Key Highlights of the New Law
The 2022 Law broadens the definition of money laundering to capture all acts of legitimizing the origin of properties acquired from criminal activities, including income, yields, profits, or gains generated from such assets. The law also introduces a longer list of reporting subjects that must implement Know-Your-Customer (KYC) measures and report large value transactions and suspicious transactions to the Anti-Money Laundering Department of the State Bank of Vietnam.
- Financial institutions providing payment intermediary services, securities brokerage, management of securities investment funds, and securities portfolio management are now included as reporting subjects.
- These organizations must verify their customers’ identity and report large value transactions and suspicious transactions to the authorities.

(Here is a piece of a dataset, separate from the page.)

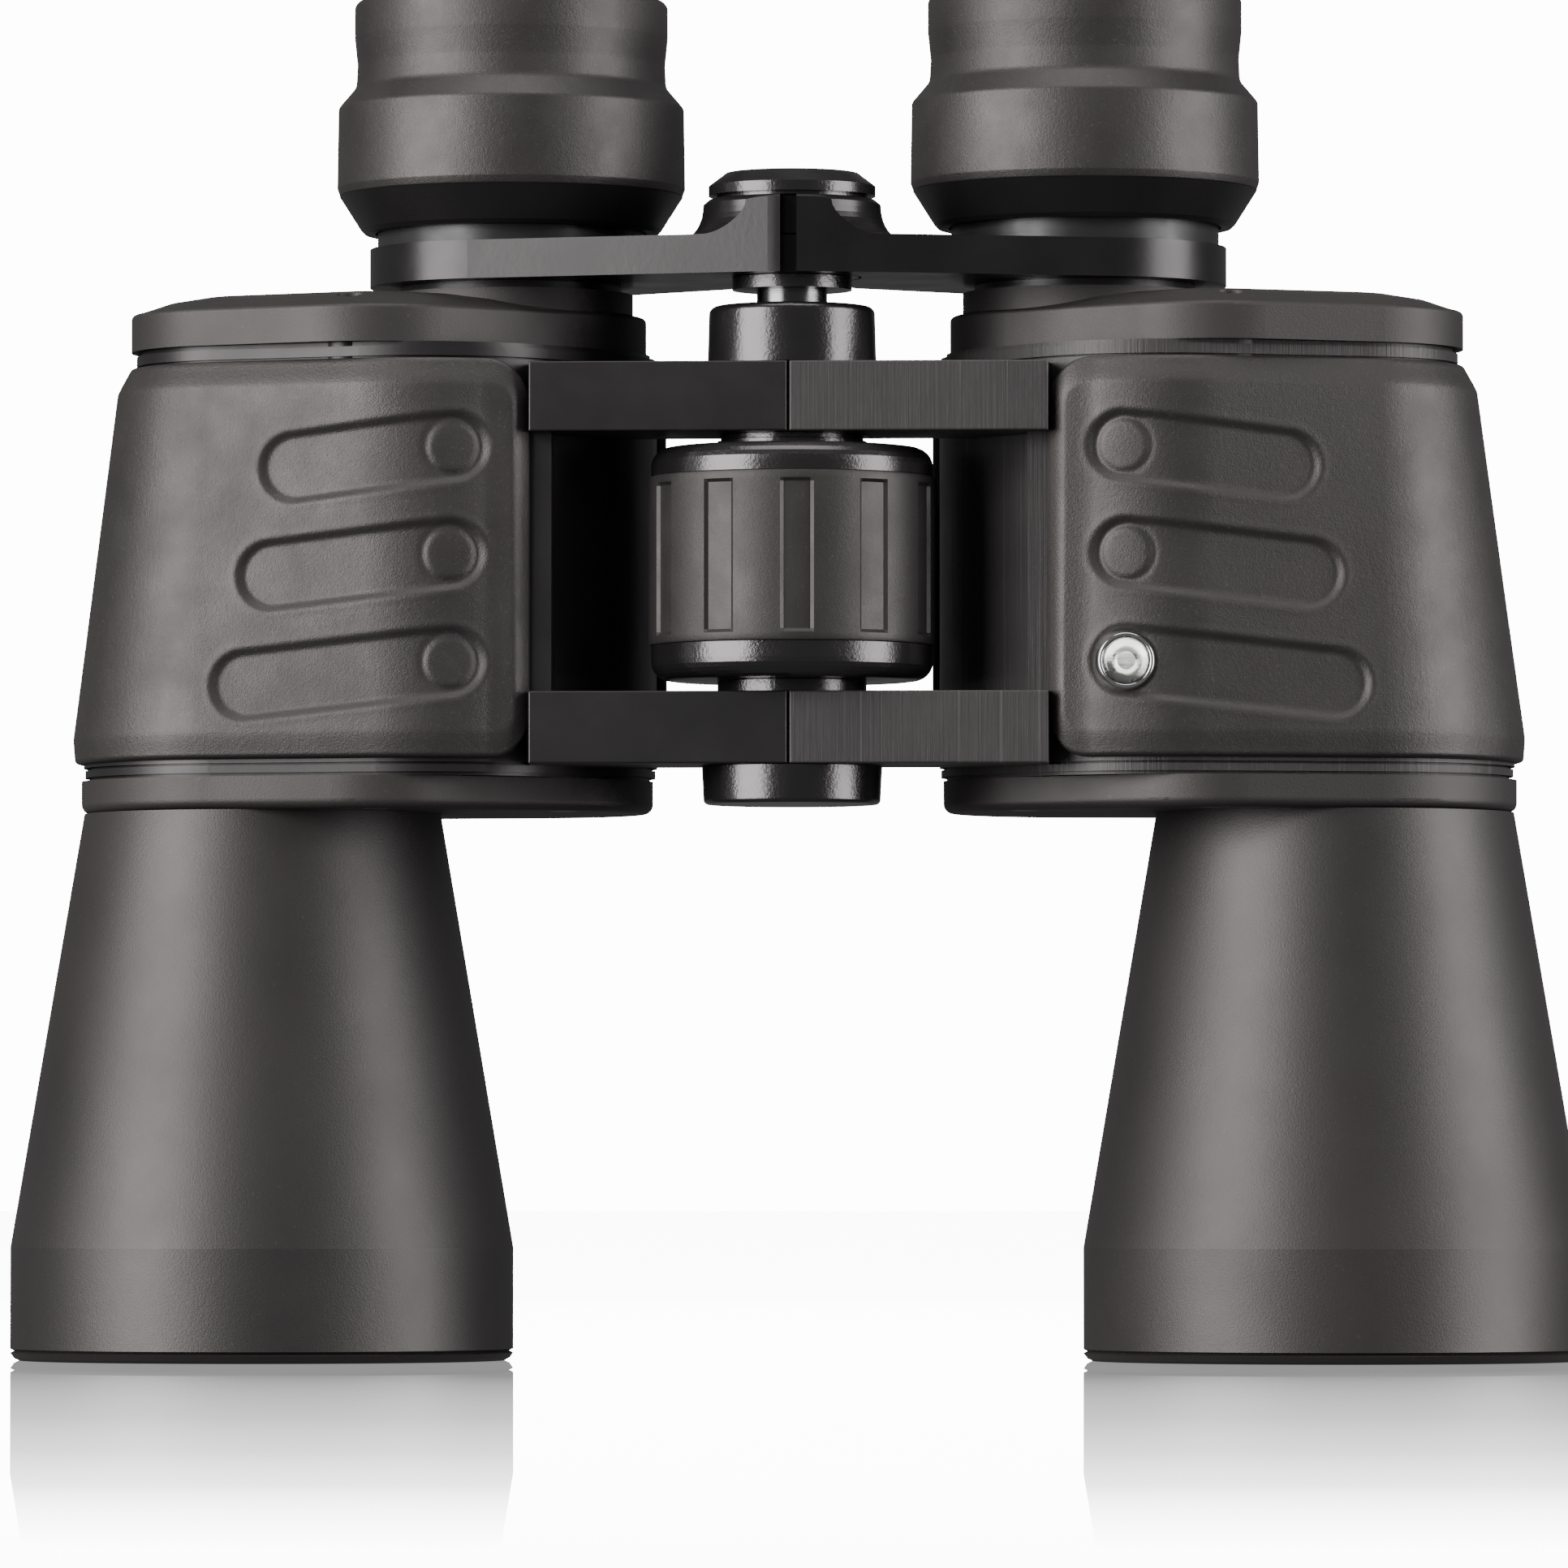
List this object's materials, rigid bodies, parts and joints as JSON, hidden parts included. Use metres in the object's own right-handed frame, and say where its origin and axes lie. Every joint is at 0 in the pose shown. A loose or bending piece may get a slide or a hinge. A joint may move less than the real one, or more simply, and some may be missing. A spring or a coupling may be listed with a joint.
{
  "type": "binoculars",
  "caption": "Centre-focus Porro-prism binoculars with wide objective barrels, rubber-armoured prism housings, a folding hinge, a focus wheel and rubber eyecups.",
  "frame": {"origin": "centre of the footprint, on the plane the two barrel mouths stand on", "axes": "+X towards the half with the dioptre setting, +Y away from the side that carries the hinge, +Z along the optical axes towards the eyepieces"},
  "size_m": [0.1942, 0.0644, 0.1683],
  "materials": {
    "case_paint": "satin black paint on a die-cast case",
    "cover_paint": "matte black paint",
    "barrel_paint": "fine matte soft-touch black coating",
    "armor_rubber": "fine-grained matte black rubber",
    "eyecup_rubber": "matte black rubber",
    "grip_rubber": "smooth satin black rubber",
    "bridge_paint": "semi-gloss black paint",
    "gloss_black": "gloss black enamel with a light orange peel",
    "shell_plastic": "satin black moulded plastic",
    "black_anodised": "black anodised, turned",
    "screw_steel": "blackened steel",
    "plated_steel": "black nickel plated steel",
    "spring_steel": "bright spring steel",
    "brass_bush": "turned brass",
    "prism_glass": "polished uncoated glass",
    "coated_glass": "polished glass with a violet-green coating",
    "badge": "bright chrome ring under a clear dome"
  },
  "bodies": {
    "left_half": {"left_prism_housing": "case_paint", "left_armor": "armor_rubber", "left_front_cover": "cover_paint", "left_top_cover": "cover_paint", "left_cover_screws": "screw_steel", "left_objective_barrel": "barrel_paint", "left_objective_cell": "black_anodised", "left_objective_retaining_ring": "black_anodised", "left_objective_crown_lens": "coated_glass", "left_objective_flint_lens": "coated_glass", "left_prism_shelf": "black_anodised", "left_upper_prism": "prism_glass", "left_lower_prism": "prism_glass", "left_prism_clips": "spring_steel", "lower_hinge_axle": "screw_steel", "lower_thrust_washer": "gloss_black", "upper_thrust_washer": "gloss_black", "upper_hinge_bush": "brass_bush", "upper_hinge_collar": "gloss_black"},
    "right_half": {"right_prism_housing": "case_paint", "right_armor": "armor_rubber", "right_front_cover": "cover_paint", "right_top_cover": "cover_paint", "right_cover_screws": "screw_steel", "right_objective_barrel": "barrel_paint", "right_objective_cell": "black_anodised", "right_objective_retaining_ring": "black_anodised", "right_objective_crown_lens": "coated_glass", "right_objective_flint_lens": "coated_glass", "right_prism_shelf": "black_anodised", "right_upper_prism": "prism_glass", "right_lower_prism": "prism_glass", "right_prism_clips": "spring_steel", "front_badge": "badge"},
    "tripod_cap": {"tripod_cap": "gloss_black"},
    "focus_wheel": {"focus_wheel_hub": "gloss_black", "focus_wheel_grip": "grip_rubber"},
    "bridge_carriage": {"focus_spindle": "plated_steel", "spindle_nut": "gloss_black", "bridge_screw": "screw_steel", "bridge_cap": "gloss_black", "left_ocular_arm": "bridge_paint", "left_ocular_tube": "black_anodised", "left_ocular_lens_cell": "black_anodised", "left_field_stop": "black_anodised", "left_field_lens": "coated_glass", "left_eye_lens": "coated_glass", "left_eye_lens_ring": "black_anodised", "left_eyepiece_shell": "shell_plastic", "left_eyecup": "eyecup_rubber"},
    "right_ocular": {"right_ocular_arm": "bridge_paint", "right_ocular_tube": "black_anodised"},
    "right_lens_cell": {"right_ocular_lens_cell": "black_anodised", "right_field_stop": "black_anodised", "right_field_lens": "coated_glass", "right_eye_lens": "coated_glass", "right_eye_lens_ring": "black_anodised"},
    "right_eyepiece": {"right_eyepiece_shell": "shell_plastic", "right_eyecup": "eyecup_rubber"}
  },
  "joints": [
    {"name": "interpupillary_hinge", "type": "hinge", "parent": "left_half", "child": "right_half", "pos_m": [0, -0.01475, 0.097], "axis": [0, 0, 1], "range_deg": [0, 39.4]},
    {"name": "focus_wheel_turn", "type": "hinge", "parent": "left_half", "child": "focus_wheel", "pos_m": [0, -0.01475, 0.097], "axis": [0, 0, 1], "range_deg": [-22.8, 270.3]},
    {"name": "focus_slide", "type": "slide", "parent": "left_half", "child": "bridge_carriage", "axis": [0, 0, 1], "range_m": [-0.0005, 0.006]},
    {"name": "right_arm_fold", "type": "hinge", "parent": "bridge_carriage", "child": "right_ocular", "pos_m": [0, -0.01475, 0.097], "axis": [0, 0, 1], "range_deg": [0, 39.5]},
    {"name": "dioptre_slide", "type": "slide", "parent": "right_ocular", "child": "right_lens_cell", "axis": [0, 0, 1], "range_m": [-0.00151, 0.00151]},
    {"name": "dioptre_turn", "type": "hinge", "parent": "right_lens_cell", "child": "right_eyepiece", "pos_m": [0.03545, 0.00125, 0.15], "axis": [0, 0, 1], "range_deg": [-90, 90]},
    {"name": "tripod_cap_off", "type": "slide", "parent": "left_half", "child": "tripod_cap", "axis": [0, 0, -1], "range_m": [0, 0.045]}
  ],
  "couplings": [
    {"joint": "focus_wheel_turn", "follows": "focus_slide", "rad_per_m": 785.4},
    {"joint": "right_arm_fold", "follows": "interpupillary_hinge", "ratio": 1},
    {"joint": "dioptre_slide", "follows": "dioptre_turn", "m_per_rad": 0.00095493}
  ]
}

- The law requires reporting subjects to implement KYC measures more thoroughly to identify suspicious transactions, rather than relying on specific signs of suspicious activity.
Impact and Expectations
The new AML regulations are expected to improve Vietnam’s ability to combat money laundering and terrorist financing. The stricter regime is likely to increase transparency and accountability among financial institutions and other organizations subject to reporting requirements.
As Vietnam continues to develop its economy and financial market, the government will need to remain vigilant in implementing effective AML regulations to prevent the risk of money laundering and maintain the integrity of its financial system.